For an informed introduction to issues in handling interval censoring, I'd recommend that you examine the vignette for the R
icenReg
package. Semi-parametric models with interval censoring require estimation of the baseline hazard as part of the modeling, unlike Cox models with only right censoring. Methods for semi-parametric proportional-hazard and proportional-odds models with interval-censored data are available, but they are more computationally intensive than fully parametric modeling.Question 3. For continuous-time survival $S(t)$, $S(t)=\exp (-H(t))$, where $H(t)=\int_0^t h(\tau) d\tau$ is the cumulative hazard for the instantaneous hazard $h(t)$. There really is no problem interconverting. I don't think there's anything specific to interval censoring here. A parametric model gives a continuous function $S(t)$, but that won't be valid if you chose an incorrect parametric form. For semi-parametric models it's not clear that you can get confidence intervals for the baseline survival; the icenReg vignette says (page 7): "For the semi-parametric models...to our knowledge, even using the bootstrap error estimates for the baseline distribution is not valid." But that's a problem for all of the baselines (survival, hazard, cumulative hazard). If you can get 1 you can get them all.

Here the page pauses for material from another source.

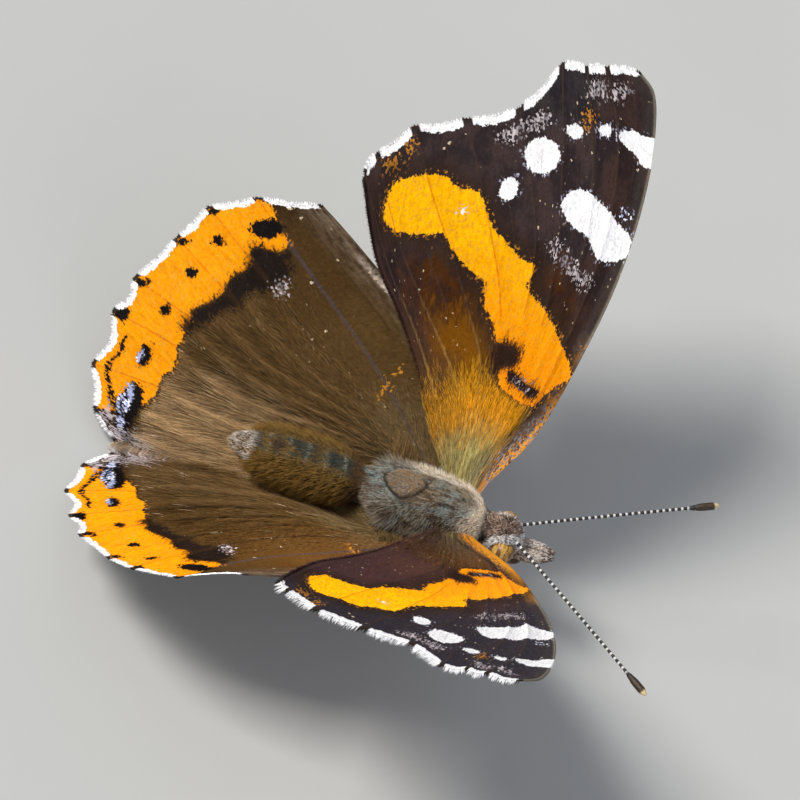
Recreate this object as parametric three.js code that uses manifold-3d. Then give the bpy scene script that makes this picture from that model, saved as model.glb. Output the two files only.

Question 4. Covariates are included in semi-parametric and parametric models in the same functional forms as they are for analysis without interval censoring. For non-parametric approaches, you can draw separate non-parametric Turnbull survival curves for each of several groups defined by covariate values, similar to Kaplan-Meier curves. The
interval
package provides ways to test differences between interval-censored survival curves, described in the package vignette.